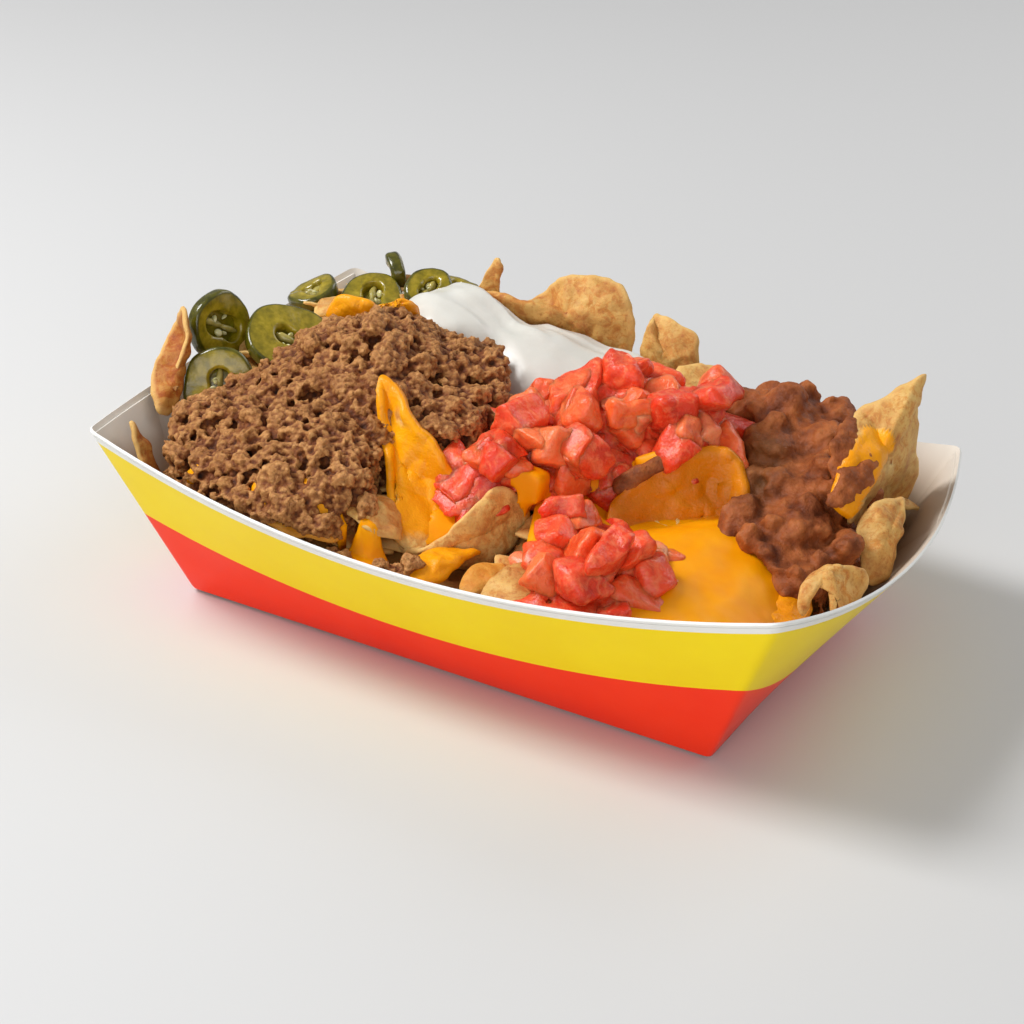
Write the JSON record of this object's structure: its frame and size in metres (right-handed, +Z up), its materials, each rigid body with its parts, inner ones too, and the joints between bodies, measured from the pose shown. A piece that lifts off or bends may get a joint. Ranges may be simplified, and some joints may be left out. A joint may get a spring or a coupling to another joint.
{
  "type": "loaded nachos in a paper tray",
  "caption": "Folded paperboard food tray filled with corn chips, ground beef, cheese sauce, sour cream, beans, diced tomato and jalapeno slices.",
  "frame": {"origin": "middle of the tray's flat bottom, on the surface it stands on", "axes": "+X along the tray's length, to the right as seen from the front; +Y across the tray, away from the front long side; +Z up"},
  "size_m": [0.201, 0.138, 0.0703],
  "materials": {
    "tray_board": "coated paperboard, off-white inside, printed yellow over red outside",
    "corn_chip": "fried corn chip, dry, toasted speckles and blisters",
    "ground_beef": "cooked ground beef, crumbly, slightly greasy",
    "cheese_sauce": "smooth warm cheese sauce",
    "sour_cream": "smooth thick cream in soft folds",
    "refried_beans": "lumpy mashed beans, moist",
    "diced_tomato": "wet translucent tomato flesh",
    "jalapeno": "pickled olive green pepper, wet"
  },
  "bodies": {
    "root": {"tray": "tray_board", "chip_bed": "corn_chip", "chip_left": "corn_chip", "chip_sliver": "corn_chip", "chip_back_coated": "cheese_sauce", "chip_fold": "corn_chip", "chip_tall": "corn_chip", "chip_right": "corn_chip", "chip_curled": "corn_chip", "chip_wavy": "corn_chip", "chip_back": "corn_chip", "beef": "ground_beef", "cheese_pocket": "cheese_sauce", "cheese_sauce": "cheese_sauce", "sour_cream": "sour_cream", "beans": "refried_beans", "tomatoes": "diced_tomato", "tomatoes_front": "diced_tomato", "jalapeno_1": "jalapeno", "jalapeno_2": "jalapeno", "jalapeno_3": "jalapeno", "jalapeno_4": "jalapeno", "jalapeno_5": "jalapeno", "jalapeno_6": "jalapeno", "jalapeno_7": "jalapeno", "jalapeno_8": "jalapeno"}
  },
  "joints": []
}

——

_BRIEF_
Copy each line of the data exactly, leaving nothing out.

_THE ANSWER_
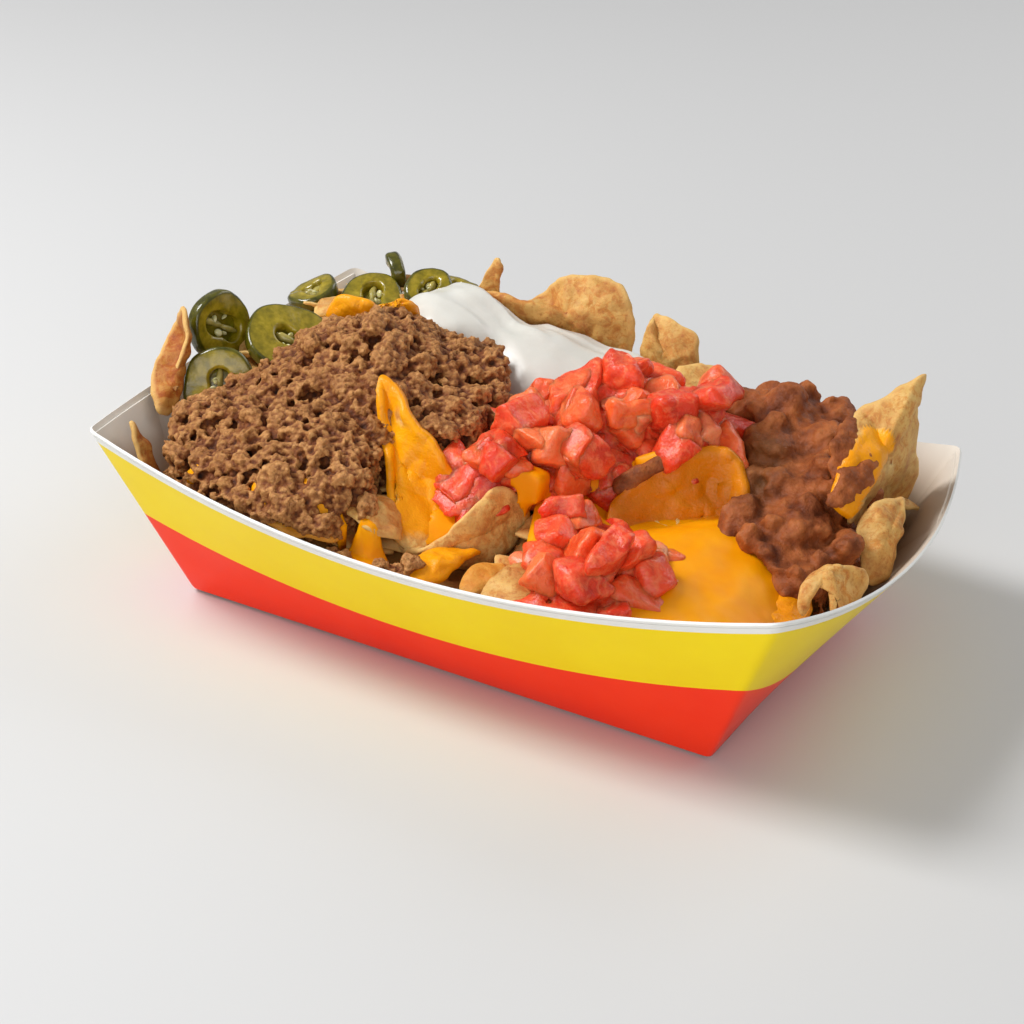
Write the JSON record of this object's structure: its frame and size in metres (right-handed, +Z up), its materials, each rigid body with its parts, inner ones too, and the joints between bodies, measured from the pose shown. A piece that lifts off or bends may get a joint. Ranges may be simplified, and some joints may be left out. A joint may get a spring or a coupling to another joint.
{
  "type": "loaded nachos in a paper tray",
  "caption": "Folded paperboard food tray filled with corn chips, ground beef, cheese sauce, sour cream, beans, diced tomato and jalapeno slices.",
  "frame": {"origin": "middle of the tray's flat bottom, on the surface it stands on", "axes": "+X along the tray's length, to the right as seen from the front; +Y across the tray, away from the front long side; +Z up"},
  "size_m": [0.201, 0.138, 0.0703],
  "materials": {
    "tray_board": "coated paperboard, off-white inside, printed yellow over red outside",
    "corn_chip": "fried corn chip, dry, toasted speckles and blisters",
    "ground_beef": "cooked ground beef, crumbly, slightly greasy",
    "cheese_sauce": "smooth warm cheese sauce",
    "sour_cream": "smooth thick cream in soft folds",
    "refried_beans": "lumpy mashed beans, moist",
    "diced_tomato": "wet translucent tomato flesh",
    "jalapeno": "pickled olive green pepper, wet"
  },
  "bodies": {
    "root": {"tray": "tray_board", "chip_bed": "corn_chip", "chip_left": "corn_chip", "chip_sliver": "corn_chip", "chip_back_coated": "cheese_sauce", "chip_fold": "corn_chip", "chip_tall": "corn_chip", "chip_right": "corn_chip", "chip_curled": "corn_chip", "chip_wavy": "corn_chip", "chip_back": "corn_chip", "beef": "ground_beef", "cheese_pocket": "cheese_sauce", "cheese_sauce": "cheese_sauce", "sour_cream": "sour_cream", "beans": "refried_beans", "tomatoes": "diced_tomato", "tomatoes_front": "diced_tomato", "jalapeno_1": "jalapeno", "jalapeno_2": "jalapeno", "jalapeno_3": "jalapeno", "jalapeno_4": "jalapeno", "jalapeno_5": "jalapeno", "jalapeno_6": "jalapeno", "jalapeno_7": "jalapeno", "jalapeno_8": "jalapeno"}
  },
  "joints": []
}